# Sphericity

For sphericity in statistics, see Mauchly's sphericity test.
Schematic representation of difference in grain shape. Two parameters are shown: sphericity (vertical) and rounding (horizontal).

Sphericity is a measure of how spherical (round) an object is. As such, it is a specific example of a compactness measure of a shape. Defined by Wadell in 1935,[1] the sphericity, $\Psi$, of a particle is: the ratio of the surface area of a sphere (with the same volume as the given particle) to the surface area of the particle:

$\Psi = \frac{\pi^{\frac{1}{3}}(6V_p)^{\frac{2}{3}}}{A_p}$

where $V_p$ is volume of the particle and $A_p$ is the surface area of the particle. The sphericity of a sphere is 1 and, by the isoperimetric inequality, any particle which is not a sphere will have sphericity less than 1.

## Ellipsoidal objects

The sphericity, $\Psi$, of an oblate spheroid (similar to the shape of the planet Earth) is:

$\Psi = \frac{\pi^{\frac{1}{3}}(6V_p)^{\frac{2}{3}}}{A_p} = \frac{2\sqrt[3]{ab^2}}{a+\frac{b^2}{\sqrt{a^2-b^2}}\ln{\left(\frac{a+\sqrt{a^2-b^2}}b\right)}},$

where a and b are the semi-major and semi-minor axes respectively.

## Derivation

Hakon Wadell defined sphericity as the surface area of a sphere of the same volume as the particle divided by the actual surface area of the particle.

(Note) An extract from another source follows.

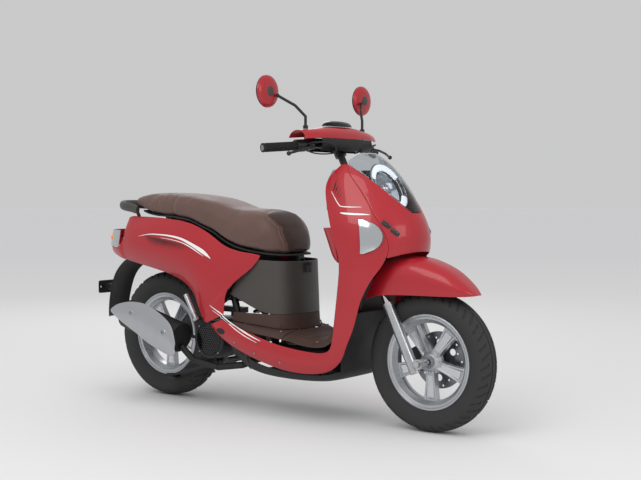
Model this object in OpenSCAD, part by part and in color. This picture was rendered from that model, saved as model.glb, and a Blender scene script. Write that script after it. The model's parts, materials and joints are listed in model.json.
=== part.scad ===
// Step-through moped scooter, standing on its two tyres with both stands up.
// +X is forward, +Y is the rider's left, +Z is up. The origin is on the ground, under the centre of the overall box.

/* [Overall] */
// Distance between the two axles
wheelbase = 1251; // [1050:1:1510]
// Width over the ends of the grips
overall_w = 683; // [560:1:820]
// Width of the bodywork over the leg shields
body_w = 374; // [360:1:450]
// Distance from the rear axle to the end of the plate holder
rear_overhang = 371; // [365:1:450]

/* [Wheels] */
// Outer diameter of the front tyre
front_tyre_d = 485; // [400:1:590]
// Width of the front tyre
front_tyre_w = 100; // [83:1:108]
// Outer diameter of the rear tyre
rear_tyre_d = 503; // [415:1:605]
// Width of the rear tyre
rear_tyre_w = 110; // [90:1:120]
// Diameter over the rim flanges
rim_d = 332; // [275:1:350]
// Width of the flat that the load presses on each crown
tread_flat = 44; // [30:1:60]
// Diameter of the front axle
front_axle_d = 12; // [10:1:16]
// Diameter of the rear axle
rear_axle_d = 16; // [14:1:20]

/* [Steering] */
// Angle of the steering axis from the vertical
caster = 26.5; // [24:0.5:29]
// Distance of the front axle ahead of the steering axis
fork_offset = 33; // [28:1:38]
// Distance between the fork legs
fork_spacing = 150; // [148:1:170]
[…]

First we need to write surface area of the sphere, $A_s$ in terms of the volume of the particle, $V_p$

$A_{s}^3 = \left(4 \pi r^2\right)^3 = 4^3 \pi^3 r^6 = 4 \pi \left(4^2 \pi^2 r^6\right) = 4 \pi \cdot 3^2 \left(\frac{4^2 \pi^2}{3^2} r^6\right) = 36 \pi \left(\frac{4 \pi}{3} r^3\right)^2 = 36\,\pi V_{p}^2$

therefore

$A_{s} = \left(36\,\pi V_{p}^2\right)^{\frac{1}{3}} = 36^{\frac{1}{3}} \pi^{\frac{1}{3}} V_{p}^{\frac{2}{3}} = 6^{\frac{2}{3}} \pi^{\frac{1}{3}} V_{p}^{\frac{2}{3}} = \pi^{\frac{1}{3}} \left(6V_{p}\right)^{\frac{2}{3}}$

hence we define $\Psi$ as:

$\Psi = \frac{A_s}{A_p} = \frac{ \pi^{\frac{1}{3}} \left(6V_{p}\right)^{\frac{2}{3}} }{A_{p}}$

## Sphericity of common objects

Name Picture Volume Area Sphericity
Platonic Solids
tetrahedron $\frac{\sqrt{2}}{12}\,s^3$ $\sqrt{3}\,s^2$ $\left(\frac{\pi}{6\sqrt{3}}\right)^{\frac{1}{3}} \approx 0.671$
cube (hexahedron) $\,s^3$ $6\,s^2$

$\left( \frac{\pi}{6} \right)^{\frac{1}{3}} \approx 0.806$

octahedron $\frac{1}{3} \sqrt{2}\, s^3$ $2 \sqrt{3}\, s^2$

$\left( \frac{\pi}{3\sqrt{3}} \right)^{\frac{1}{3}} \approx 0.846$

dodecahedron $\frac{1}{4} \left(15 + 7\sqrt{5}\right)\, s^3$ $3 \sqrt{25 + 10\sqrt{5}}\, s^2$

$\left( \frac{\left(15 + 7\sqrt{5}\right)^2 \pi}{12\left(25+10\sqrt{5}\right)^{\frac{3}{2}}} \right)^{\frac{1}{3}} \approx 0.910$

icosahedron $\frac{5}{12}\left(3+\sqrt{5}\right)\, s^3$ $5\sqrt{3}\,s^2$ $\left( \frac{ \left(3 + \sqrt{5} \right)^2 \pi}{60\sqrt{3}} \right)^{\frac{1}{3}} \approx 0.939$
Round Shapes
ideal cone
$(h=2\sqrt{2}r)$
$\frac{1}{3} \pi\, r^2 h$

$= \frac{2\sqrt{2}}{3} \pi\, r^3$

$\pi\, r (r + \sqrt{r^2 + h^2})$

$= 4 \pi\, r^2$

$\left( \frac{1}{2} \right)^{\frac{1}{3}} \approx 0.794$
hemisphere
(half sphere)
$\frac{2}{3} \pi\, r^3$ $3 \pi\, r^2$

$\left( \frac{16}{27} \right)^{\frac{1}{3}} \approx 0.840$

ideal cylinder
$(h=2\,r)$
$\pi r^2 h = 2 \pi\,r^3$ $2 \pi r ( r + h ) = 6 \pi\,r^2$

$\left( \frac{2}{3} \right)^{\frac{1}{3}} \approx 0.874$

ideal torus
$(R=r)$
$2 \pi^2 R r^2 = 2 \pi^2 \,r^3$ $4 \pi^2 R r = 4 \pi^2\,r^2$

$\left( \frac{9}{4 \pi} \right)^{\frac{1}{3}} \approx 0.894$

sphere $\frac{4}{3} \pi r^3$ $4 \pi\,r^2$

$1\,$